8. We have heard the rival contentions and perused the records. The issue for decision is whether the pay orders which were still in the issuing banks' pay order account are liable to confiscation under Section 121 of the Customs Act. An exactly identical issue was dealt with by the Tribunal in the case of Wall Street Finance Ltd. v. Commissioner of Customs (Prev.), Mumbai [2002 (147) E.L.T. 112 (Tri. - Mumbai)]. The issue for consideration there was whether the FFMC (Wall Street Finance Ltd.) can claim the amounts seized from some bank saying that such amounts represented sale proceeds of foreign currency sold by them. The Tribunal held that bank being the owner of money the FFMC does not have the locus standi to file the appeals. The Tribunal all the same entertained the appeal because a penalty was imposed on the appellant in that case by the Commissioner. So while holding that Wall Street Finance Ltd. has no locus standi to claim the money seized from a bank, the Tribunal entertain the appeal only because a penalty was imposed on the appellant. The Tribunal did not order the release of the pay orders to the appellant before him. A similar view was taken by the Tribunal in the case of R.R. Sen & Brothers v. Commissioner of Customs, Mumbai [2001 (128) E.L.T. 187 (Tri. - Del.)]. In this case during the course of investigation the DRI officers directed Jan Kalyan Sahakari Bank not to make payment of Rs. 47,58,000/- covered by two demand drafts issued by it in favour of FFMC. The Tribunal held that the appellant before them have no locus standi to challenge the confiscation of the above said amounts. The Tribunal upheld the confiscation of Indian Currency under Section 121 of the Customs Act. These two decisions clearly establish the legal position as to whether the present appellant can lay a claim over the currency seized from the above mentioned banks on the plea that the pay orders were in their favour and have sold foreign exchange against them. The only claimant for the currency seized from the two banks could be either the banks themselves or the persons who deposited those amounts in the banks.

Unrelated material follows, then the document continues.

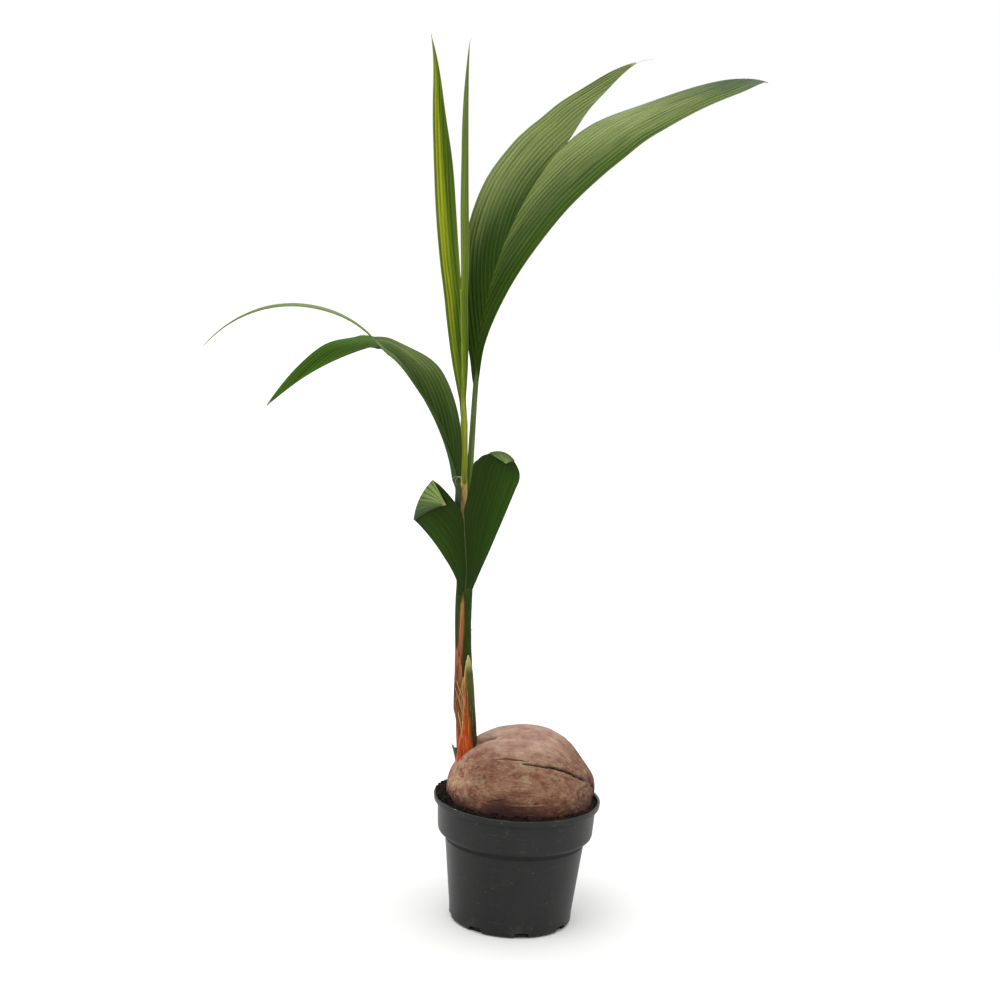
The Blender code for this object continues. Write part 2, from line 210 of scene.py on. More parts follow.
def relieved(rows, vs, side, relief):
    """Moves each point of a sheet along its upper normal by relief(v, u)."""
    made = []
    columns = len(rows[0]) - 1
    for i, (row, v) in enumerate(zip(rows, vs)):
        before, after = rows[max(i - 1, 0)], rows[min(i + 1, len(rows) - 1)]
        new_row = []
        for j, point in enumerate(row):
            out = row[min(j + 1, columns)] - row[max(j - 1, 0)]
            normal = (after[j] - before[j]).cross(out).normalized()
            new_row.append(point + normal * (side * relief(v, j / columns)))
        made.append(new_row)
    return made


def leaf_piece(name, half, finishes, nodes, rows, vs, veins):
    """A leaf's sheet with its maps and marks. vs says how far along the leaf each row is."""
    columns = len(rows[0]) - 1
    marks = {"light": spread(vs, columns, lambda v, u: grid(half.light, v, u)),
             "warm": spread(vs, columns, lambda v, u: grid(half.warm, v, u))}
    maps = {"veins": spread(vs, columns, veins), "place": spread(vs, columns, lambda v, u: (u, v))}
    skin = Skin().patch(rows, flip=half.side > 0, marks=marks, **maps)
    skin.piece(name, finishes, nodes, "blade", SHEET_THICKNESS)


# ---------------------------------------------------------------- materials

class Value:
    """What a node gives at each place of a surface. Sums and products of values are nodes too."""

    def __init__(self, tree, socket):
        self.tree = tree
        self.socket = socket

    def math(self, operation, other=0.0):
        return node(self.tree, "Math", {0: self, 1: other}, operation=operation)

    def __add__(self, other):
        return self.math("ADD", other)

    def __sub__(self, other):
        return self.math("SUBTRACT", other)

    def __mul__(self, other):
        return self.math("MULTIPLY", other)

    def step(self, low, high, first=0.0, last=1.0):
        """A smooth step, from first at low to last at high."""
        given = {"Value": self, "From Min": low, "From Max": high, "To Min": first, "To Max": last}
        return node(self.tree, "MapRange", given, "Result", interpolation_type="SMOOTHSTEP")

    def ridge(self, width):
        """1 where the value is a whole number, and 0 further than width from one."""
        return ((self + 0.5).math("FRACT") - 0.5).math("ABSOLUTE").step(0.0, width, 1.0, 0.0)

    def split(self):
        """Its x, y and z."""
        parts = node(self.tree, "SeparateXYZ", {0: self}).socket.node.outputs
        return [Value(self.tree, part) for part in parts]


def link(tree, value, socket):
    """Sets a socket to a number or a colour, or links a value to it."""
    if isinstance(value, Value):
        tree.links.new(value.socket, socket)
    else:
        socket.default_value = value


def node(tree, kind, given=(), output=0, **settings):
    """The output of a new node, with what is given on its inputs."""
    made = tree.nodes.new("ShaderNode" + kind)
    for name, value in settings.items():
        setattr(made, name, value)
    for name, value in dict(given).items():
        link(tree, value, made.inputs[name])
    return Value(tree, made.outputs[output])


def tone(colour):
    """The linear colour of three numbers from 0 to 255. Values and linear colours stay as they are."""
    if isinstance(colour, Value) or len(colour) == 4:
        return colour
    parts = [part / 255.0 for part in colour]
    return (*(p / 12.92 if p <= 0.04045 else ((p + 0.055) / 1.055) ** 2.4 for p in parts), 1.0)


class Finish:
    """A procedural material, written as a chain of nodes."""

    def __init__(self, name, roughness, specular, uv_map="skin"):
        self.material = bpy.data.materials.new(name)
        self.material.use_nodes = True
        self.tree = self.material.node_tree
        self.uv_map = uv_map
        self.surface = self.tree.nodes["Principled BSDF"].inputs
        self.surface["Roughness"].default_value = roughness
        self.surface["Specular IOR Level"].default_value = specular

    def place(self):
        return node(self.tree, "TexCoord", output="Object")

    def uv(self, name=None):
        return node(self.tree, "UVMap", uv_map=name or self.uv_map)

    def mark(self, name):
        return node(self.tree, "Attribute", output="Fac", attribute_name=name)

    def noise(self, size, detail=4.0, roughness=0.55, distortion=0.0):
        """Noise, finer with size: one number or three for the object's place, two for its UV map."""
        given = {"Detail": detail, "Roughness": roughness, "Distortion": distortion}
        if isinstance(size, tuple):
            start = self.uv() if len(size) == 2 else self.place()
            spots = node(self.tree, "Mapping", {"Vector": start, "Scale": (*size, 1.0)[:3]})
            given.update({"Vector": spots, "Scale": 1.0})
        else:
            given.update({"Vector": self.place(), "Scale": size})
        return node(self.tree, "TexNoise", given, "Fac")

    def mix(self, factor, first, second, kind="MIX"):
        given = {"Factor": factor, "A": tone(first), "B": tone(second)}
        return node(self.tree, "Mix", given, "Result", data_type="RGBA", blend_type=kind)

    def coats(self, colour, *coats):
        """A colour with others over it. Each coat is (how much it covers, colour), or (value, where
        it starts, where it is full, how much it covers there, colour)."""
        for *cover, over in coats:
            if len(cover) > 1:
                value, low, high, most = cover
                cover = [value.step(low, high, 0.0, most)]
            colour = self.mix(cover[0], colour, over)
        return colour

    def done(self, colour, roughness=None, height=None, depth=0.0):
        bump = height and node(self.tree, "Bump", {"Height": height, "Distance": depth})
        for name, value in (("Base Color", colour), ("Roughness", roughness), ("Normal", bump)):
            if value:
                link(self.tree, value, self.surface[name])
        return self.material


LEAF_SHADE = (0.007, 0.020, 0.001, 1.0)
STALK_SHADE = (0.016, 0.030, 0.004, 1.0)
DRY_LEAF = (150, 138, 100)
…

9. In regard to the appellants' contention that they were issued with the show cause notice under Section 124 of the Customs Act, asking them to explain why the currency seized from the two banks should not be confiscated and therefore the department recognized the fact of their ownership, we observe that the show cause notice does not anywhere ask the appellants to show cause why the currency should not be confiscated. Several allegations were made in the show cause notice against several people including the banks who issued to pay order. The appellants were asked to show cause why penalty should not be imposed on them. The appellants cannot argue that they were asked to show cause about the money which is not seized from their accounts. The Commissioner did not impose any penalty on them. Following the ratio of the above said decisions we hold that the present appellants have no claim over the money seized from the two banks. We observe that in the case of B.P. Nayak v. Commissioner of Customs (Prev.), Mumbai, 2001 (136) E.L.T. 604 (Tri. - Mumbai) the Tribunal held a different view. The Tribunal held on B.P. Nayak's case that even the amounts lying in the pay order account of the issuing bank represented sale proceeds of foreign currency legally sold by FFMC and therefore cannot be confiscated under Section 121 of the Customs Act. This decision therefore is in variance with the decisions contained in Wall Street Finance and R.R. Sen and Brothers cited Supra. Since there are conflicting decisions of the coordinate Benches of the Tribunal, a Larger Bench needs to be constituted to determine the correct legal position.
C/595/Mum. & C/565/2000:
10. The facts in these appeals are identical to the ones in C/29/99. For the reasons given above these appeals also need to be required to a Larger Bench for determining the correct legal position.
11. Thus all the three appeals may be referred to a Larger Bench to determine whether pay orders obtained by tendering proceeds of smuggled goods lying in the account of pay order issuing Bank are liable to confiscation under Section 121 of the Customs Act and whether the FFMC have any claim over the amounts involved in the pay orders even though such amounts are not transferred to the FFMCs' accounts.